Les États-Unis contribuent à hauteur de 15 % au budget de l’OMS pour l’exercice fiscal 2020-2021, ce qui représente environ 700 millions de dollars. Cette soustraction a été qualifiée de “crime contre l’humanité” par le rédacteur en chef de la revue scientifique The Lancet, Richard Horton. “Chaque scientifique, chaque travailleur de la santé, chaque citoyen doit résister et se rebeller contre cette effroyable trahison de la solidarité mondiale”, a-t-il ajouté sur le réseau Twitter.
“Demander des comptes à l’OMS, ça va venir, dit Joanne Liu, ancienne présidente de Médecins sans frontière (MSF), mais pas pendant que l’on est en train d’essayer de sauver des vies humaines.

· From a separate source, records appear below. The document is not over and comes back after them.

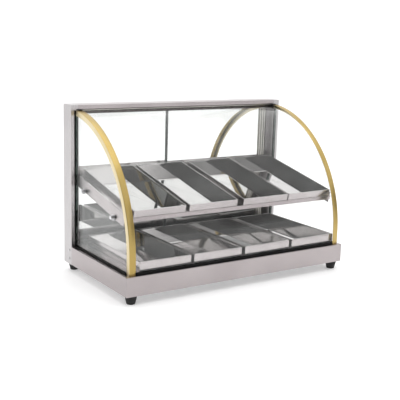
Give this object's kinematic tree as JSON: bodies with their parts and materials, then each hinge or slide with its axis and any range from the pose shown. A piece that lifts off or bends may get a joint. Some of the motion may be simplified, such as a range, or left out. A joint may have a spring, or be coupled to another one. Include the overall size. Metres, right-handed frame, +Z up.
{
  "type": "heated deli display case",
  "caption": "Countertop heated food display case: stainless base and rear frame, curved front glass with gold trims, loose trays on the deck and a tilted rack, sliding mirror doors.",
  "frame": {"origin": "on the floor under the middle of the whole, thermostat knob included", "axes": "+X to the customer's right, +Y from the customer's side to the operator's side, +Z up"},
  "size_m": [0.7038, 0.3822, 0.46],
  "materials": {
    "satin_steel": "satin stainless sheet",
    "galvanised_steel": "zinc-coated sheet",
    "polished_steel": "mirror-polished stainless steel",
    "chrome": "bright chrome plate",
    "gold_anodised": "gold anodised, semi-gloss",
    "clear_glass": "clear",
    "mirror_glass": "silvered glass",
    "black_seal": "matte black seal",
    "track_black": "black anodised",
    "satin_aluminium": "satin anodised",
    "foot_rubber": "moulded black rubber",
    "black_plastic": "fine moulded texture",
    "heater_sheath": "heat-darkened sheath",
    "insulation": "pressed mineral board",
    "copper": "drawn copper",
    "amber_lens": "translucent amber",
    "white_plastic": "plain moulded",
    "wire_insulation": "silicone insulation"
  },
  "bodies": {
    "case": {"base_shell": "satin_steel", "deck_plate": "satin_steel", "base_bottom_plate": "galvanised_steel", "rear_panel": "satin_steel", "post_left": "satin_steel", "post_right": "satin_steel", "top_beam": "satin_steel", "door_track_lower": "track_black", "door_track_upper": "track_black", "front_glass": "clear_glass", "side_glass_left": "clear_glass", "side_glass_right": "clear_glass", "trim_left": "gold_anodised", "trim_right": "gold_anodised", "front_seal": "black_seal", "side_seal_left": "black_seal", "side_seal_right": "black_seal", "rack_rail_front": "satin_steel", "rack_rail_rear": "satin_steel", "rack_side_bar_left": "satin_steel", "rack_side_bar_right": "satin_steel", "rack_bolt_left_front": "chrome", "rack_bolt_left_rear": "chrome", "rack_bolt_right_front": "chrome", "rack_bolt_right_rear": "chrome", "foot_front_left": "foot_rubber", "foot_front_right": "foot_rubber", "foot_rear_left": "foot_rubber", "foot_rear_right": "foot_rubber", "post_screw_left_lower": "chrome", "post_screw_left_upper": "chrome", "post_screw_right_lower": "chrome", "post_screw_right_upper": "chrome", "insulation_board": "insulation", "heater_element": "heater_sheath", "heater_bracket_left": "galvanised_steel", "heater_bracket_right": "galvanised_steel", "thermostat_body": "black_plastic", "thermostat_bulb": "copper", "switch_housing": "black_plastic", "pilot_lamp_body": "chrome", "pilot_lamp_lens": "amber_lens", "cable_gland": "black_plastic", "terminal_block": "white_plastic", "wiring": "wire_insulation"},
    "door_left": {"door_left": "mirror_glass", "door_pull_left": "satin_aluminium"},
    "door_right": {"door_right": "mirror_glass", "door_pull_right": "satin_aluminium"},
    "thermostat_knob": {"thermostat_knob": "black_plastic", "thermostat_shaft": "chrome"},
    "switch_rocker": {"switch_rocker": "black_plastic"},
    "tray_upper_1": {"tray_upper_1": "polished_steel"},
    "tray_upper_2": {"tray_upper_2": "polished_steel"},
    "tray_upper_3": {"tray_upper_3": "polished_steel"},
    "tray_upper_4": {"tray_upper_4": "polished_steel"},
    "tray_lower_1": {"tray_lower_1": "polished_steel"},
    "tray_lower_2": {"tray_lower_2": "polished_steel"},
    "tray_lower_3": {"tray_lower_3": "polished_steel"},
    "tray_lower_4": {"tray_lower_4": "polished_steel"}
  },
  "joints": [
    {"name": "door_left_slide", "type": "slide", "parent": "case", "child": "door_left", "axis": [1, 0, 0], "range_m": [0, 0.337]},
    {"name": "door_right_slide", "type": "slide", "parent": "case", "child": "door_right", "axis": [1, 0, 0], "range_m": [-0.308, 0.029]},
    {"name": "thermostat_turn", "type": "hinge", "parent": "case", "child": "thermostat_knob", "pos_m": [0.225, 0.17615, 0.0474], "axis": [0, -1, 0], "range_deg": [0, 270]},
    {"name": "switch_rock", "type": "hinge", "parent": "case", "child": "switch_rocker", "pos_m": [0.105, 0.17135, 0.0474], "axis": [1, 0, 0], "range_deg": [0, 16]},
    {"name": "tray_upper_1_lift", "type": "slide", "parent": "case", "child": "tray_upper_1", "axis": [0, 0.2419, 0.9703], "range_m": [0, 0.012]},
    {"name": "tray_upper_2_lift", "type": "slide", "parent": "case", "child": "tray_upper_2", "axis": [0, 0.2419, 0.9703], "range_m": [0, 0.012]},
    {"name": "tray_upper_3_lift", "type": "slide", "parent": "case", "child": "tray_upper_3", "axis": [0, 0.2419, 0.9703], "range_m": [0, 0.012]},
    {"name": "tray_upper_4_lift", "type": "slide", "parent": "case", "child": "tray_upper_4", "axis": [0, 0.2419, 0.9703], "range_m": [0, 0.012]},
    {"name": "tray_lower_1_lift", "type": "slide", "parent": "case", "child": "tray_lower_1", "axis": [0, 0, 1], "range_m": [0, 0.03]},
    {"name": "tray_lower_2_lift", "type": "slide", "parent": "case", "child": "tray_lower_2", "axis": [0, 0, 1], "range_m": [0, 0.03]},
    {"name": "tray_lower_3_lift", "type": "slide", "parent": "case", "child": "tray_lower_3", "axis": [0, 0, 1], "range_m": [0, 0.03]},
    {"name": "tray_lower_4_lift", "type": "slide", "parent": "case", "child": "tray_lower_4", "axis": [0, 0, 1], "range_m": [0, 0.03]}
  ]
}
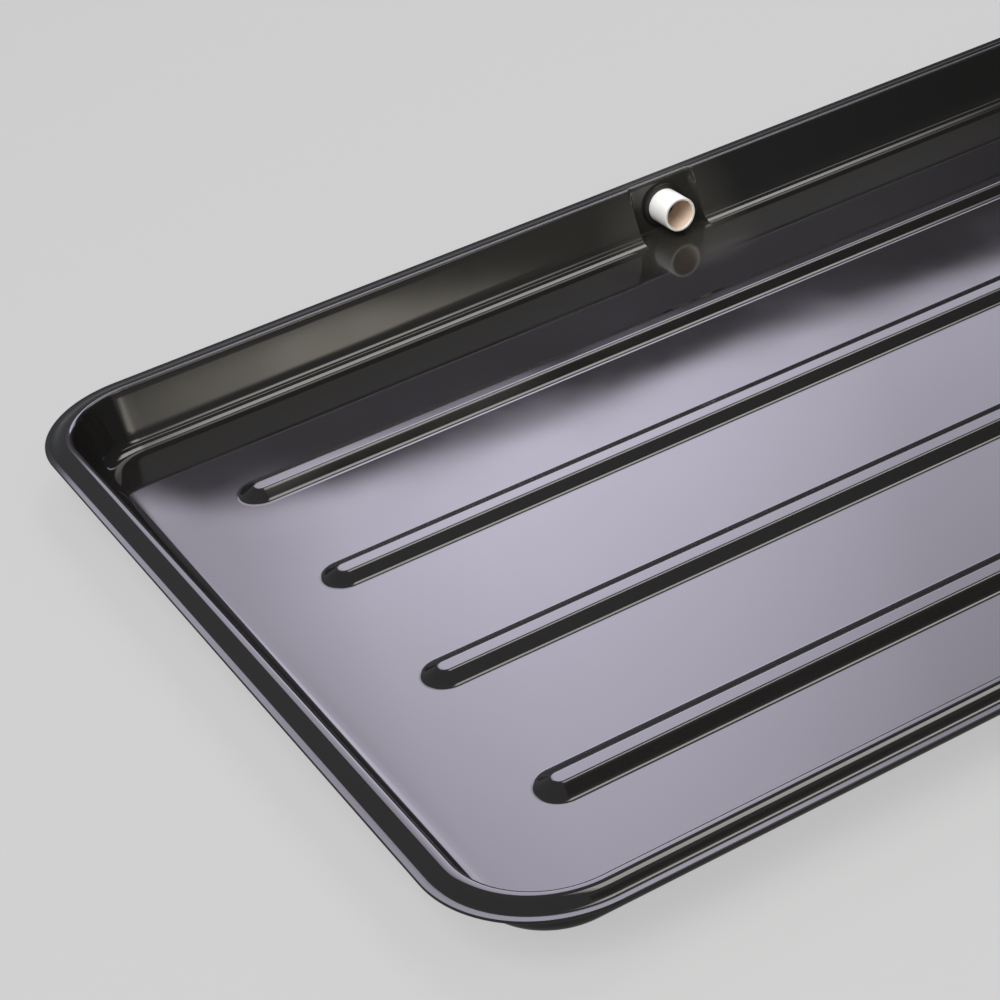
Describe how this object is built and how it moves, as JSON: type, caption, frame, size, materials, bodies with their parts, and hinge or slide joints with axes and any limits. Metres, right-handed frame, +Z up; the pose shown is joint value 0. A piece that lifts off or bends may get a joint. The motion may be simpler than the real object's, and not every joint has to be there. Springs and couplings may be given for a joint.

La décision américaine est déplorable en plus d’être totalement irresponsable.”
Fait rare, la chambre de commerce des États-Unis, alliée inconditionnelle des républicains et de Donald Trump, a dénoncé vertement cette coupe qui ne va pas dans “l’intérêt des États-Unis, étant donné le rôle essentiel de l’organisation dans l’aide apportée à d’autres pays, en particulier dans le monde en développement”, a dit le vice-président du groupe de pression, Myron Brilliant, mercredi.
Pour l’Association médicale américaine, il s’agit d’un “pas dangereux dans la mauvaise direction, qui va rendre la lutte contre la COVID-19 plus difficile.”
Combler le vide
Lors de sa conférence de presse quotidienne mercredi, le directeur général de l’OMS, Tedros Adhanom Ghebreyesus a indiqué qu’il allait évaluer l’effet de la décision américaine sur le fonctionnement de l’organisation et a assuré qu’il travaillait avec ses partenaires “pour combler le manque et s’assurer qu’il n’y ait pas d’interruption de programmes”.

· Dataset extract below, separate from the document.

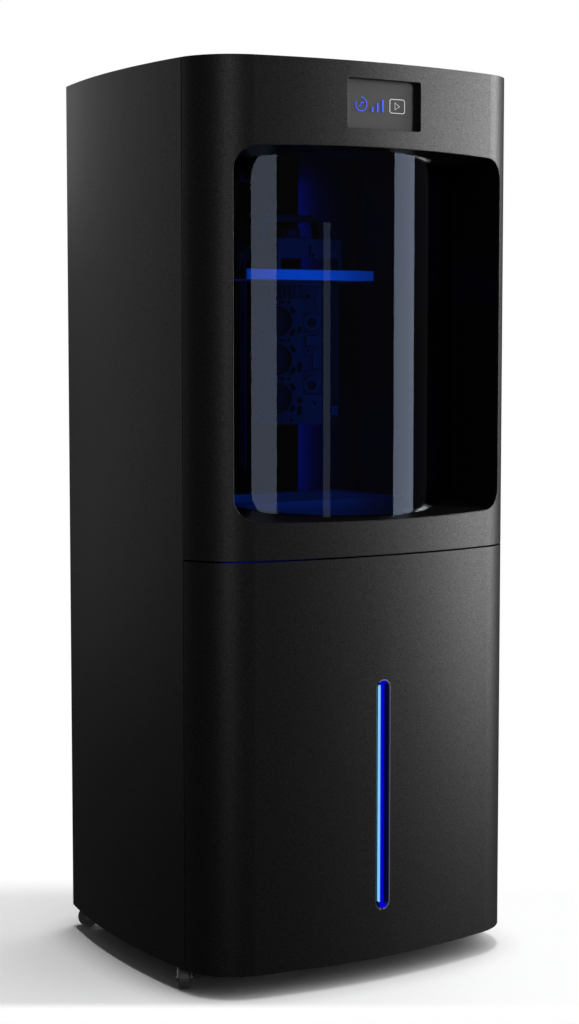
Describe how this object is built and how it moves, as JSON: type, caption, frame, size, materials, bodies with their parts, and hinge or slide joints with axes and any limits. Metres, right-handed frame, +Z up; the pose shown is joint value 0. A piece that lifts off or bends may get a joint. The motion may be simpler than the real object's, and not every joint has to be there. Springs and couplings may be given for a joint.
{
  "type": "resin printer",
  "caption": "Tall floor-standing resin printer on casters, with two wrap-around hinged doors, a bowed window, a lit chamber and a lift-driven build platform.",
  "frame": {"origin": "on the floor, under the centre of the cabinet's bounding box", "axes": "+X to the right seen from the front, +Y to the back, +Z up"},
  "size_m": [0.6984, 0.624, 1.642],
  "materials": {
    "body_paint": "satin black powder coat with a fine grain",
    "frame_steel": "black enamel",
    "liner_steel": "dark grey paint",
    "window_trim": "black, half gloss",
    "window_pane": "smoked, clear",
    "deck_aluminium": "bead-blasted, anodised",
    "bracket_aluminium": "anodised",
    "bright_steel": "machined",
    "caster_steel": "zinc plated",
    "caster_tread": "dark grey nylon",
    "brake_plastic": "dark grey",
    "motor_black": "matte black",
    "service_box": "plain zinc coated sheet",
    "black_plastic": "moulded",
    "display": "glossy",
    "light_channel": "black, half gloss",
    "light_diffuser": "milky, lit blue",
    "optical": "glossy",
    "film": "clear film",
    "cured_resin": "cured grey resin"
  },
  "bodies": {
    "cabinet": {"base_pan": "body_paint", "side_panel_left": "body_paint", "side_panel_right": "body_paint", "top_cover": "body_paint", "rear_panel": "body_paint", "cabinet_frame": "frame_steel", "hinge_arms": "frame_steel", "chamber_rear_liner": "liner_steel", "chamber_liner_left": "liner_steel", "chamber_liner_right": "liner_steel", "column_cover": "liner_steel", "deck_plate": "deck_aluminium", "light_engine": "deck_aluminium", "heat_sink": "deck_aluminium", "vat_frame": "deck_aluminium", "z_tower": "deck_aluminium", "linear_rails": "bright_steel", "screw_bearings": "bright_steel", "hinge_pins": "bright_steel", "door_catches": "bright_steel", "panel_screws": "bright_steel", "caster_plates": "caster_steel", "z_motor": "motor_black", "power_supply": "service_box", "control_box": "service_box", "fan_frame": "black_plastic", "power_inlet": "black_plastic", "chamber_light_strips": "light_diffuser", "lcd_mask": "optical", "led_array": "optical", "release_film": "film"},
    "upper_door": {"upper_door_shell": "body_paint", "window_surround": "window_trim", "window_glass": "window_pane", "touchscreen": "display"},
    "lower_door": {"lower_door_shell": "body_paint", "light_bar_channel": "light_channel", "light_bar_lens": "light_diffuser"},
    "z_carriage": {"carriage_plate": "deck_aluminium", "rail_blocks": "bright_steel", "ball_nut": "bright_steel", "platform_arm": "deck_aluminium", "platform_bracket": "bracket_aluminium", "platform_handle": "bracket_aluminium", "build_platform": "deck_aluminium", "printed_part": "cured_resin"},
    "z_screw": {"ball_screw": "bright_steel"},
    "clamp_knob_body": {"clamp_knob": "black_plastic"},
    "exhaust_fan": {"fan_rotor": "black_plastic"},
    "power_rocker": {"rocker_switch": "black_plastic"},
    "swivel_front_left": {"caster_fork_front_left": "caster_steel"},
    "wheel_front_left": {"caster_wheel_front_left": "caster_tread"},
    "swivel_front_right": {"caster_fork_front_right": "caster_steel"},
    "wheel_front_right": {"caster_wheel_front_right": "caster_tread"},
    "swivel_rear_left": {"caster_fork_rear_left": "caster_steel"},
    "wheel_rear_left": {"caster_wheel_rear_left": "caster_tread"},
    "swivel_rear_right": {"caster_fork_rear_right": "caster_steel"},
    "wheel_rear_right": {"caster_wheel_rear_right": "caster_tread"},
    "brake_front_left": {"brake_pedal_front_left": "brake_plastic"},
    "brake_front_right": {"brake_pedal_front_right": "brake_plastic"}
  },
  "joints": [
    {"name": "upper_door_hinge", "type": "hinge", "parent": "cabinet", "child": "upper_door", "pos_m": [-0.3234, -0.2094, 1.204], "axis": [0, 0, -1], "range_deg": [0, 105]},
    {"name": "lower_door_hinge", "type": "hinge", "parent": "cabinet", "child": "lower_door", "pos_m": [-0.3234, -0.2094, 0.422], "axis": [0, 0, -1], "range_deg": [0, 105]},
    {"name": "z_slide", "type": "slide", "parent": "cabinet", "child": "z_carriage", "axis": [0, 0, 1], "range_m": [-0.168, 0.028]},
    {"name": "z_screw_turn", "type": "hinge", "parent": "cabinet", "child": "z_screw", "pos_m": [0, 0.233, 1.142], "axis": [0, 0, 1], "range_deg": [-1010, 6052]},
    {"name": "clamp_knob_turn", "type": "hinge", "parent": "z_carriage", "child": "clamp_knob_body", "pos_m": [0, 0.001, 1.358], "axis": [0, 0, 1], "range_deg": [0, 360]},
    {"name": "exhaust_fan_spin", "type": "hinge", "parent": "cabinet", "child": "exhaust_fan", "pos_m": [0.185, 0.29, 1.372], "axis": [0, 1, 0], "continuous": true},
    {"name": "power_rocker_tilt", "type": "hinge", "parent": "cabinet", "child": "power_rocker", "pos_m": [-0.187, 0.3005, 0.137], "axis": [-1, 0, 0], "range_deg": [0, 16]},
    {"name": "swivel_front_left_turn", "type": "hinge", "parent": "cabinet", "child": "swivel_front_left", "pos_m": [-0.32, -0.149, 0.045], "axis": [0, 0, 1], "continuous": true},
    {"name": "wheel_front_left_roll", "type": "hinge", "parent": "swivel_front_left", "child": "wheel_front_left", "pos_m": [-0.32762, -0.16074, 0.02], "axis": [0.8387, -0.5446, 0], "continuous": true},
    {"name": "swivel_front_right_turn", "type": "hinge", "parent": "cabinet", "child": "swivel_front_right", "pos_m": [0.32, -0.149, 0.045], "axis": [0, 0, 1], "continuous": true},
    {"name": "wheel_front_right_roll", "type": "hinge", "parent": "swivel_front_right", "child": "wheel_front_right", "pos_m": [0.327, -0.16112, 0.02], "axis": [0.866, 0.5, 0], "continuous": true},
    {"name": "swivel_rear_left_turn", "type": "hinge", "parent": "cabinet", "child": "swivel_rear_left", "pos_m": [-0.272, 0.285, 0.045], "axis": [0, 0, 1], "continuous": true},
    {"name": "wheel_rear_left_roll", "type": "hinge", "parent": "swivel_rear_left", "child": "wheel_rear_left", "pos_m": [-0.28374, 0.29262, 0.02], "axis": [-0.5446, -0.8387, 0], "continuous": true},
    {"name": "swivel_rear_right_turn", "type": "hinge", "parent": "cabinet", "child": "swivel_rear_right", "pos_m": [0.272, 0.285, 0.045], "axis": [0, 0, 1], "continuous": true},
    {"name": "wheel_rear_right_roll", "type": "hinge", "parent": "swivel_rear_right", "child": "wheel_rear_right", "pos_m": [0.28347, 0.29303, 0.02], "axis": [-0.5736, 0.8192, 0], "continuous": true},
    {"name": "brake_front_left_lift", "type": "hinge", "parent": "swivel_front_left", "child": "brake_front_left", "pos_m": [-0.30566, -0.15831, 0.035], "axis": [-0.5446, -0.8387, 0], "range_deg": [0, 10]},
    {"name": "brake_front_right_lift", "type": "hinge", "parent": "swivel_front_right", "child": "brake_front_right", "pos_m": [0.30519, -0.15755, 0.035], "axis": [-0.5, 0.866, 0], "range_deg": [0, 10]}
  ],
  "couplings": [
    {"joint": "z_screw_turn", "follows": "z_slide", "rad_per_m": -628.32}
  ]
}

“L’OMS ne combat pas seulement la COVID-19, a-t-il dit. Nous luttons aussi contre la polio, la rougeole, le paludisme, le virus Ebola, le VIH, la tuberculose, la malnutrition, le cancer, le diabète, les problèmes de santé mentale et de nombreuses autres maladies infectieuses.”
Par ce coup d’éclat, en pleine crise du coronavirus, Donald Trump vient une fois de plus chercher un coupable facile pour éviter d’assumer ses responsabilités dans la gestion erratique de l’urgence sanitaire, estime Vincent Raynault, spécialiste de la communication politique au Emerson College de Boston.
“Il fait face à des critiques de plus en plus vives et sa cote de popularité est désormais en baisse après avoir monté de manière marquée au début de la crise, dit-il. La suppression des fonds à l’OMS lui permet donc de changer temporairement le sujet de prédilection des médias d’information, mais également de mobiliser sa base électorale autour de son idée d’être plus indépendant sur le plan international, de se distancer de l’autorité des organisations internationales telles que l’ONU, l’OMC, ainsi que l’OMS.”
L’organisation internationale s’ajoute à une longue liste de boucs émissaires comprenant les gouverneurs des États qui, selon Trump, ont manqué de leadership et les démocrates qui, après avoir alimenté le “canular” de la pandémie, selon lui, bloquent désormais sa capacité à répondre à la crise financière. “Sur un plan strictement médiatique, la stratégie lui permet d’esquiver certaines critiques, dit M. Raynault. Mais elle ne lui permet certainement pas de régler la crise.”